The ASP executive says speed to market “was of the essence.” The strategic alliance with EVerger allowed iQ Commerce to “get a leg up on the European market.” Of course, eVerger received a sophisticated customer interaction technology that can be deployed quickly. The duo wanted to cement iQEurope in the marketplace “to prevent any competition from coming in,” continues McCarthy.

McCarthy says iQ preferred a joint venture rather than an outsourcing relationship because the JV “strengthened the bond between the two companies. Your fortunes are tied together more explicitly. You win or lose together.”

Outsourcing also slashes business risk by forcing the buyer to define the project or process and set expectations. This is a difficult but crucial task that many companies avoid until they write their first outsourcing request for proposal. “This exercise clarifies for you what you want, so you know what to do,” says Janssen. In addition, outsourcing allows the buyer to measure supplier performance so it can hold its supplier accountable.

Mitigating Risk During Times of Change

At no time is this more important than during times of change. Our story, High-Quality, Impermanent Solutions (in this issue), deals with technological change. Today, technological change is a business risk. Companies, know they must learn how to maximize the benefits of eCommerce, and are taking assertive actions to engage in the digital economy while acquiring the requisite infrastructure, according to Michael Fischer, president, strategic business development at EDS, a Plano, Texas information technology outsourcing supplier. “We have to fix the airplane while it’s flying,” he says.

Because its core competency is “the rapid and effective utilization of new technology,” EDS has experience in integrating the new with what is already working, removing business risk for its customers.

Outsourcing suppliers also have more experience in the new technologies. “We are at a higher level than is possible internally because we do the process over and over again,” says Gary Klemens, director of application outsourcing implementation services for Keane Inc., a Boston, Massachusetts eSolution and application development company.

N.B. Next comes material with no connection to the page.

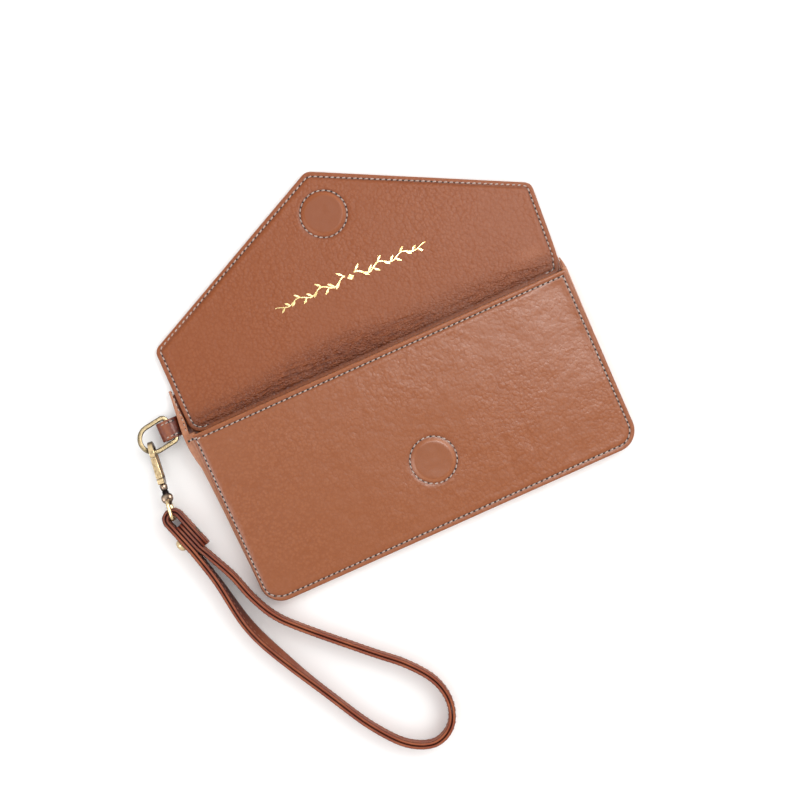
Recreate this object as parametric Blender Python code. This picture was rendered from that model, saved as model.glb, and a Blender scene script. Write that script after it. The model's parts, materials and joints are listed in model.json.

Outsourcing to a supplier who is better at the process increases the odds of your success and lowers your business risk.

Fischer says companies outsource to EDS because the company takes operational responsibility for what it builds. “We are focused on the business performance of our customer,” he says.

And that’s the essence of transferring business risk: You know you are engaged in the right relationship when the supplier is just as concerned about your success as you are.

Lessons from the Outsourcing Primer:

  • Outsourcing transfers business risk from buyer to supplier.
  • Companies opening up new markets or introducing new products can cut the risk through outsourcing.
  • Outsourcing suppliers are accountable and care about their customers? success.
  • Outsourcing also mitigates some of the business risk of migrating to new technology.